__SHORT EXERCISE__. Below you will find a set of lines. Repeat them all exactly.

__DATASET EXTRACT__.
──────────────────────────────
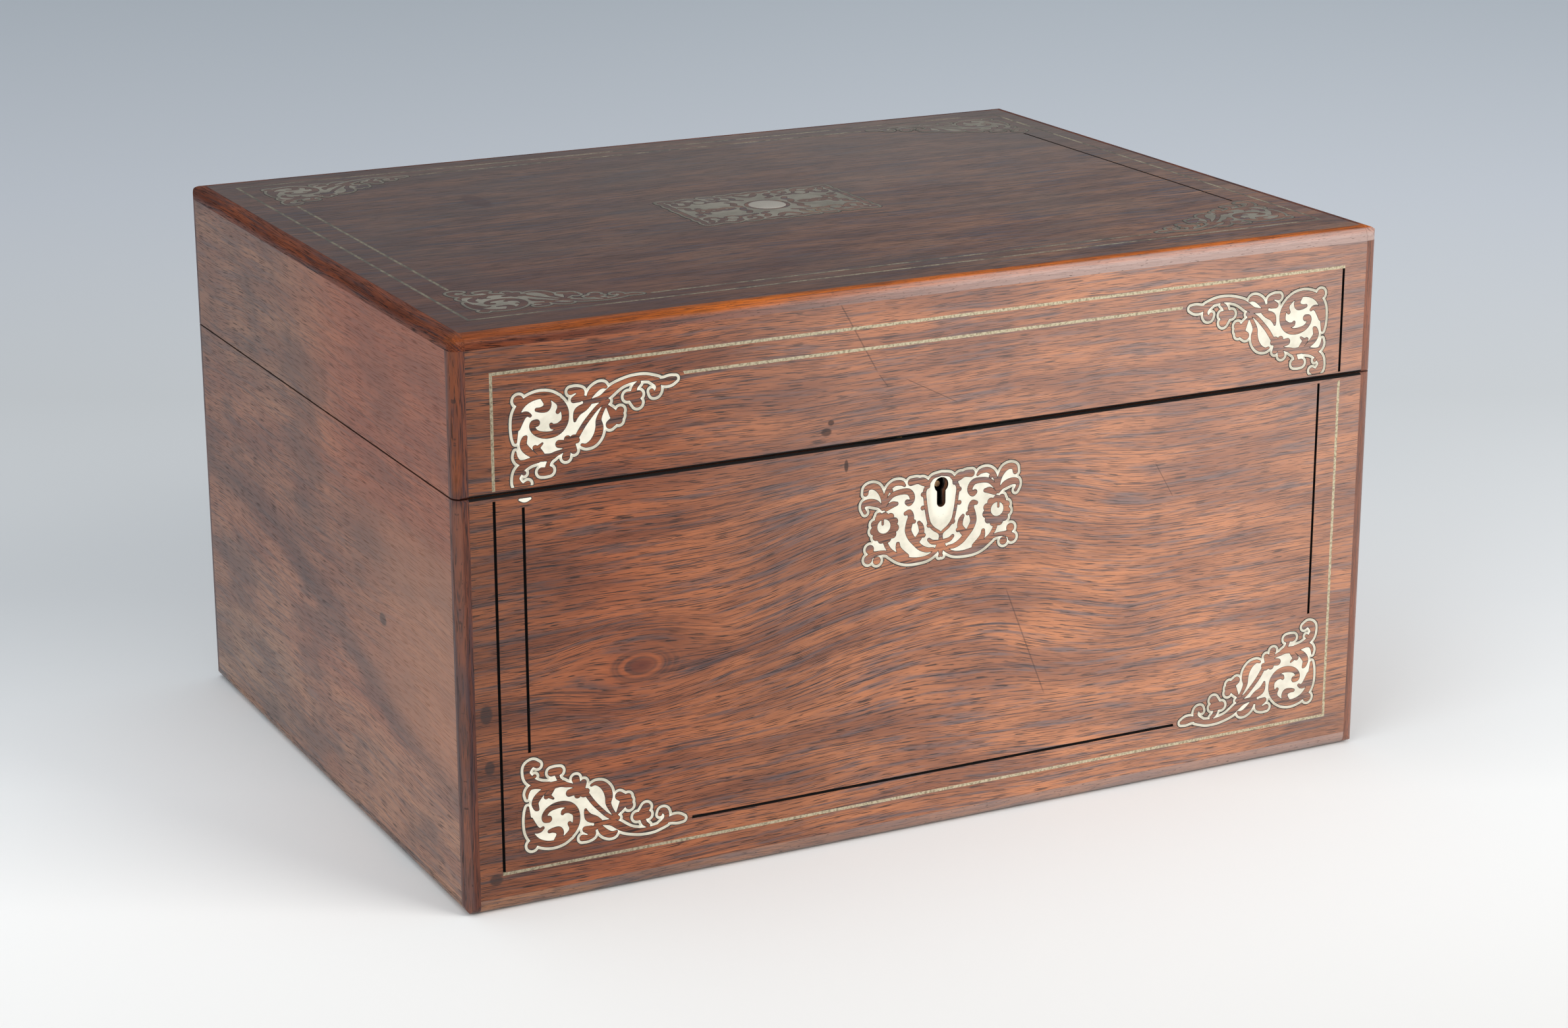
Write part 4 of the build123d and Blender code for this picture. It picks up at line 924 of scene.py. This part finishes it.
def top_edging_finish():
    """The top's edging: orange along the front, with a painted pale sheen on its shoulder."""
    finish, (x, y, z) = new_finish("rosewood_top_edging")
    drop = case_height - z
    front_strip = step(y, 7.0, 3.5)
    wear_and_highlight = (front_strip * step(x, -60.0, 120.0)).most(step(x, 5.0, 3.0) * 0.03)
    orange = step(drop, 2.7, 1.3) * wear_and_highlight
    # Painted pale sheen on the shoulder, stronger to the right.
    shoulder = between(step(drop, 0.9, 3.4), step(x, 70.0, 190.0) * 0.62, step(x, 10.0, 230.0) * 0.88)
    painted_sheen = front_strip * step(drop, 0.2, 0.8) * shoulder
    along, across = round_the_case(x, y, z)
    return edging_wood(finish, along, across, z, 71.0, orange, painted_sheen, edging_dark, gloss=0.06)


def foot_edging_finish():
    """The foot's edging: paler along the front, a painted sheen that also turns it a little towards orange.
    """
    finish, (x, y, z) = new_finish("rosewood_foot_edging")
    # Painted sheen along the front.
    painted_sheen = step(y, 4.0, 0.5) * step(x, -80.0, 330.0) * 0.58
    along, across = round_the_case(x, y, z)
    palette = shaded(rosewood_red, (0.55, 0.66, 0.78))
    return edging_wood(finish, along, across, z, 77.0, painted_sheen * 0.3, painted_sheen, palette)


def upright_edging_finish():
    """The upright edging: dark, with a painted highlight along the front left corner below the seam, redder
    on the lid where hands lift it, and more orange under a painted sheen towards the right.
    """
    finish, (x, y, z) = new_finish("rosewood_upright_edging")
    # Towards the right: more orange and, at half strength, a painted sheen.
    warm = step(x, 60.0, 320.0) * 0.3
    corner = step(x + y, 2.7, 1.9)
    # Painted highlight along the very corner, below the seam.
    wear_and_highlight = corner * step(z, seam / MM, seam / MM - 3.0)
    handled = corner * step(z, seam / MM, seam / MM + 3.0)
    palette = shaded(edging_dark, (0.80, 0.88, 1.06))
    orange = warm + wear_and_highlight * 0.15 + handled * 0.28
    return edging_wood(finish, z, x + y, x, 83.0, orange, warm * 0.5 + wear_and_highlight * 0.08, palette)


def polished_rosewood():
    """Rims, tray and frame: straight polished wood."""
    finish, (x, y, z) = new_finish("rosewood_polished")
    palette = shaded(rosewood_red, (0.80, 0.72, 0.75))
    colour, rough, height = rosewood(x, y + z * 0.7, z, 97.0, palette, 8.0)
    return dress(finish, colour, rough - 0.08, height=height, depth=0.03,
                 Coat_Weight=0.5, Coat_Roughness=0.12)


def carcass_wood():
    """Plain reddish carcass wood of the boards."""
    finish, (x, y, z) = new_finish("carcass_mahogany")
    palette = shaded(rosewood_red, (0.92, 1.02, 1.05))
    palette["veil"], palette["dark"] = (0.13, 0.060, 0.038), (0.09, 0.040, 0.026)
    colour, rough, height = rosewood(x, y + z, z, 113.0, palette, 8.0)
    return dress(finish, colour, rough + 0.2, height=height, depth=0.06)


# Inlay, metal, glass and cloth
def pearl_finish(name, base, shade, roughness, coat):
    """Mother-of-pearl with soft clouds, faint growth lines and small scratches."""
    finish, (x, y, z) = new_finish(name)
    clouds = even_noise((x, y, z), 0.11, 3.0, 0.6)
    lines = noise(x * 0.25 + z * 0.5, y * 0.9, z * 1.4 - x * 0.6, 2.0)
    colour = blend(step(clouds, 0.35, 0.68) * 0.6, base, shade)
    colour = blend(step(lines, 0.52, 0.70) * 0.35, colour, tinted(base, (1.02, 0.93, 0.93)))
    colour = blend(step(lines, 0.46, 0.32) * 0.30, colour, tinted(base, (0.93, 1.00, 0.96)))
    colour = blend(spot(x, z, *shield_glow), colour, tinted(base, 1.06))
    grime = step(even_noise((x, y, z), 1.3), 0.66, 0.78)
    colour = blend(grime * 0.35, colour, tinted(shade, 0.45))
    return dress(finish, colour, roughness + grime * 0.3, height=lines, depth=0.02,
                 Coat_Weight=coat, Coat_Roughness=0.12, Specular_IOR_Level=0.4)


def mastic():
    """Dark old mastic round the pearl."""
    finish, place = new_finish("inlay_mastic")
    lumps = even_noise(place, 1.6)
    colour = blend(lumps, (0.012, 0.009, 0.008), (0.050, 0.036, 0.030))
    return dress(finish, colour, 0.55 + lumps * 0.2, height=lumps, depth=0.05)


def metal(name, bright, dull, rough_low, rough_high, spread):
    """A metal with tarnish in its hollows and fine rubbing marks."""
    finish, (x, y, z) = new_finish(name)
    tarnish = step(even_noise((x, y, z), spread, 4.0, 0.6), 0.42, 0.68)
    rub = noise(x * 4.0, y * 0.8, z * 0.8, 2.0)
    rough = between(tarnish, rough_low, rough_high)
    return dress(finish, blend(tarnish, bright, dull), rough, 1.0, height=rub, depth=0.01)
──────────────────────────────
__TASK ANSWER__.
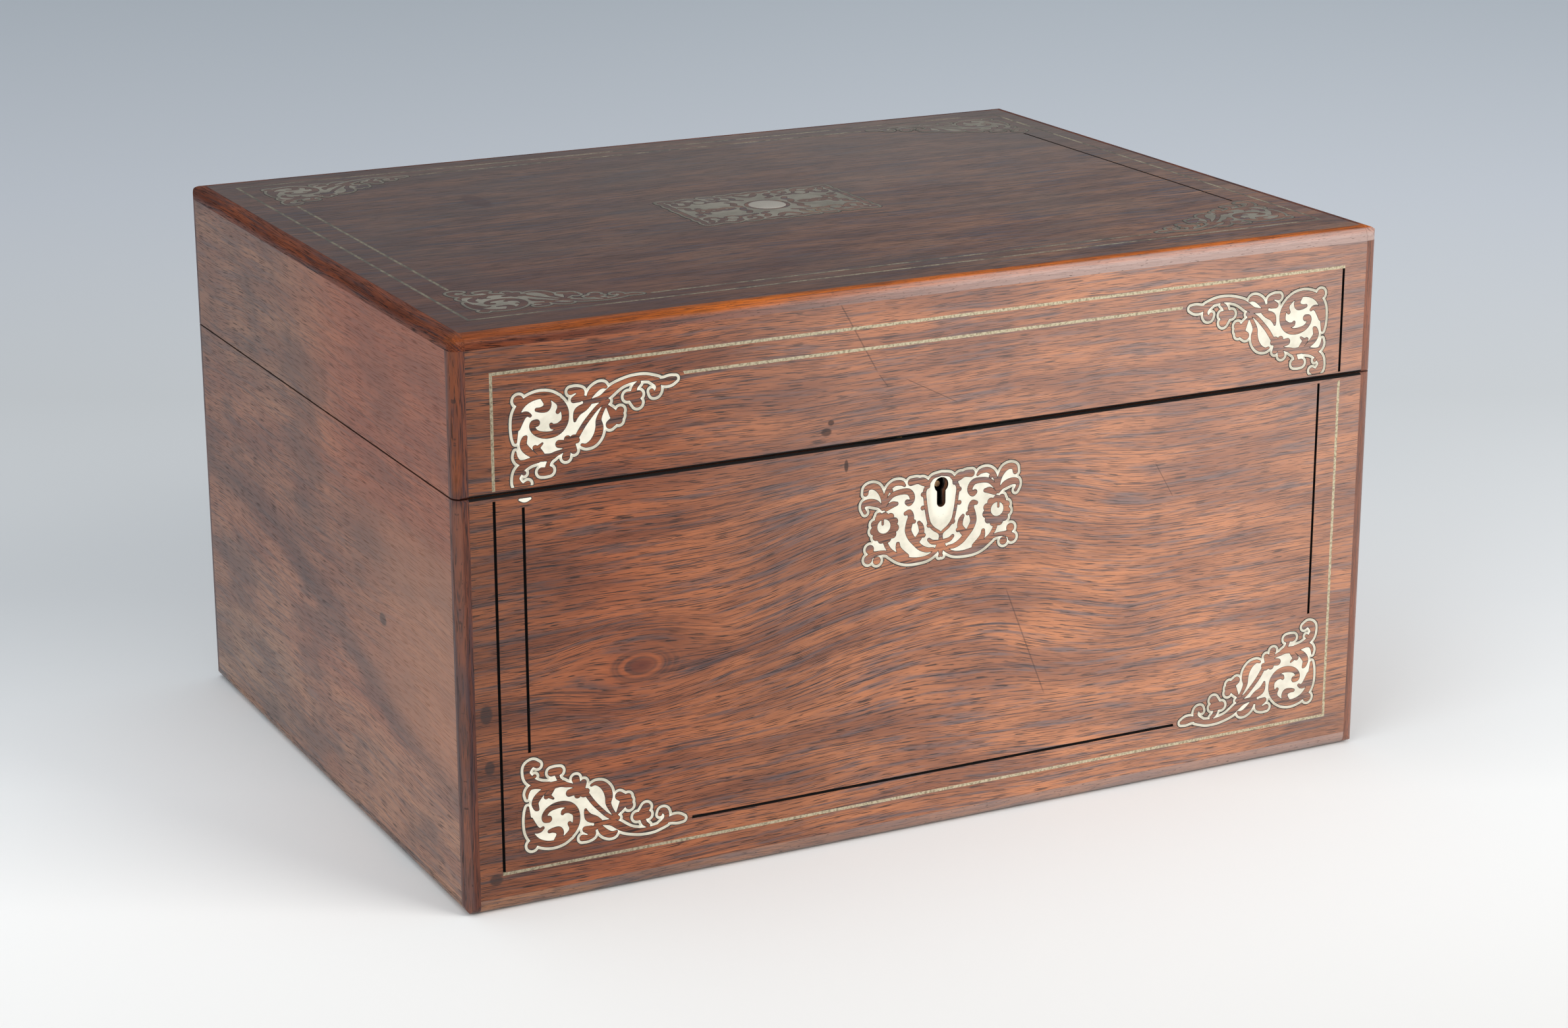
Write part 4 of the build123d and Blender code for this picture. It picks up at line 924 of scene.py. This part finishes it.
def top_edging_finish():
    """The top's edging: orange along the front, with a painted pale sheen on its shoulder."""
    finish, (x, y, z) = new_finish("rosewood_top_edging")
    drop = case_height - z
    front_strip = step(y, 7.0, 3.5)
    wear_and_highlight = (front_strip * step(x, -60.0, 120.0)).most(step(x, 5.0, 3.0) * 0.03)
    orange = step(drop, 2.7, 1.3) * wear_and_highlight
    # Painted pale sheen on the shoulder, stronger to the right.
    shoulder = between(step(drop, 0.9, 3.4), step(x, 70.0, 190.0) * 0.62, step(x, 10.0, 230.0) * 0.88)
    painted_sheen = front_strip * step(drop, 0.2, 0.8) * shoulder
    along, across = round_the_case(x, y, z)
    return edging_wood(finish, along, across, z, 71.0, orange, painted_sheen, edging_dark, gloss=0.06)


def foot_edging_finish():
    """The foot's edging: paler along the front, a painted sheen that also turns it a little towards orange.
    """
    finish, (x, y, z) = new_finish("rosewood_foot_edging")
    # Painted sheen along the front.
    painted_sheen = step(y, 4.0, 0.5) * step(x, -80.0, 330.0) * 0.58
    along, across = round_the_case(x, y, z)
    palette = shaded(rosewood_red, (0.55, 0.66, 0.78))
    return edging_wood(finish, along, across, z, 77.0, painted_sheen * 0.3, painted_sheen, palette)


def upright_edging_finish():
    """The upright edging: dark, with a painted highlight along the front left corner below the seam, redder
    on the lid where hands lift it, and more orange under a painted sheen towards the right.
    """
    finish, (x, y, z) = new_finish("rosewood_upright_edging")
    # Towards the right: more orange and, at half strength, a painted sheen.
    warm = step(x, 60.0, 320.0) * 0.3
    corner = step(x + y, 2.7, 1.9)
    # Painted highlight along the very corner, below the seam.
    wear_and_highlight = corner * step(z, seam / MM, seam / MM - 3.0)
    handled = corner * step(z, seam / MM, seam / MM + 3.0)
    palette = shaded(edging_dark, (0.80, 0.88, 1.06))
    orange = warm + wear_and_highlight * 0.15 + handled * 0.28
    return edging_wood(finish, z, x + y, x, 83.0, orange, warm * 0.5 + wear_and_highlight * 0.08, palette)


def polished_rosewood():
    """Rims, tray and frame: straight polished wood."""
    finish, (x, y, z) = new_finish("rosewood_polished")
    palette = shaded(rosewood_red, (0.80, 0.72, 0.75))
    colour, rough, height = rosewood(x, y + z * 0.7, z, 97.0, palette, 8.0)
    return dress(finish, colour, rough - 0.08, height=height, depth=0.03,
                 Coat_Weight=0.5, Coat_Roughness=0.12)


def carcass_wood():
    """Plain reddish carcass wood of the boards."""
    finish, (x, y, z) = new_finish("carcass_mahogany")
    palette = shaded(rosewood_red, (0.92, 1.02, 1.05))
    palette["veil"], palette["dark"] = (0.13, 0.060, 0.038), (0.09, 0.040, 0.026)
    colour, rough, height = rosewood(x, y + z, z, 113.0, palette, 8.0)
    return dress(finish, colour, rough + 0.2, height=height, depth=0.06)


# Inlay, metal, glass and cloth
def pearl_finish(name, base, shade, roughness, coat):
    """Mother-of-pearl with soft clouds, faint growth lines and small scratches."""
    finish, (x, y, z) = new_finish(name)
    clouds = even_noise((x, y, z), 0.11, 3.0, 0.6)
    lines = noise(x * 0.25 + z * 0.5, y * 0.9, z * 1.4 - x * 0.6, 2.0)
    colour = blend(step(clouds, 0.35, 0.68) * 0.6, base, shade)
    colour = blend(step(lines, 0.52, 0.70) * 0.35, colour, tinted(base, (1.02, 0.93, 0.93)))
    colour = blend(step(lines, 0.46, 0.32) * 0.30, colour, tinted(base, (0.93, 1.00, 0.96)))
    colour = blend(spot(x, z, *shield_glow), colour, tinted(base, 1.06))
    grime = step(even_noise((x, y, z), 1.3), 0.66, 0.78)
    colour = blend(grime * 0.35, colour, tinted(shade, 0.45))
    return dress(finish, colour, roughness + grime * 0.3, height=lines, depth=0.02,
                 Coat_Weight=coat, Coat_Roughness=0.12, Specular_IOR_Level=0.4)


def mastic():
    """Dark old mastic round the pearl."""
    finish, place = new_finish("inlay_mastic")
    lumps = even_noise(place, 1.6)
    colour = blend(lumps, (0.012, 0.009, 0.008), (0.050, 0.036, 0.030))
    return dress(finish, colour, 0.55 + lumps * 0.2, height=lumps, depth=0.05)


def metal(name, bright, dull, rough_low, rough_high, spread):
    """A metal with tarnish in its hollows and fine rubbing marks."""
    finish, (x, y, z) = new_finish(name)
    tarnish = step(even_noise((x, y, z), spread, 4.0, 0.6), 0.42, 0.68)
    rub = noise(x * 4.0, y * 0.8, z * 0.8, 2.0)
    rough = between(tarnish, rough_low, rough_high)
    return dress(finish, blend(tarnish, bright, dull), rough, 1.0, height=rub, depth=0.01)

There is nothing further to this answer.